Connecting structural defects and optical properties of core-shell quantum dots induced by interfacial lattice strain

by Omogo, Benard; Benamara, Mourad; Heyes, Colin D.

Type I core-shell quantum dots are continuing to receive great interest due to their superior optical properties compared to other types of fluorophores. High quantum yields and high photostability are easily achievable when the core material is coated with a higher-bandgap shell material which confines the excitons to the core and decreases charge carrier trapping at the surface. However, the shell material shows different lattice parameters from the core, thereby introducing interfacial lattice strain, which depends on both the material and its thickness. Furthermore, the interfacial lattice strain may cause the shell to grow anisotropically, so that controlling the distribution of the shell material around the core remains a challenge.
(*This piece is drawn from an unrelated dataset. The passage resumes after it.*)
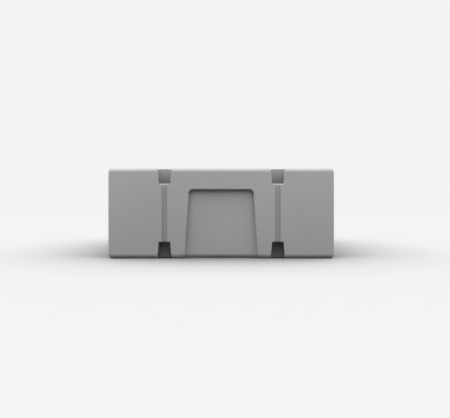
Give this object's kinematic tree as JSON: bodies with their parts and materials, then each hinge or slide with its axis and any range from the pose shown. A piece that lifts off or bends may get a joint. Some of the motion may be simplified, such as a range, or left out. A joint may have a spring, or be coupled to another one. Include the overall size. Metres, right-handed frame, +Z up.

Succesive ion layer adsorption and reaction (SILAR) has helped to alleviate these problems, however, the exact details of the shell growth are still far from understood. To address this, we have synthesized various core-shell and core-shell-shell quantum dots (e.g. CdSe/ZnS, CdSe/CdS, CdSe/CdS/ZnS) and analyzed both their optical and structural properties as a function of the shell thickness. By analyzing HR-TEM images and HAADF-STEM coupled with electron energy loss spectroscopy (EELS), we report on the effect of the interfacial lattice strain on their optical and structural properties, such as quantum yield, fluorescence lifetime, blinking, and shell distribution. These results are used to draw connections between structural defects and charge carrier relaxation pathways.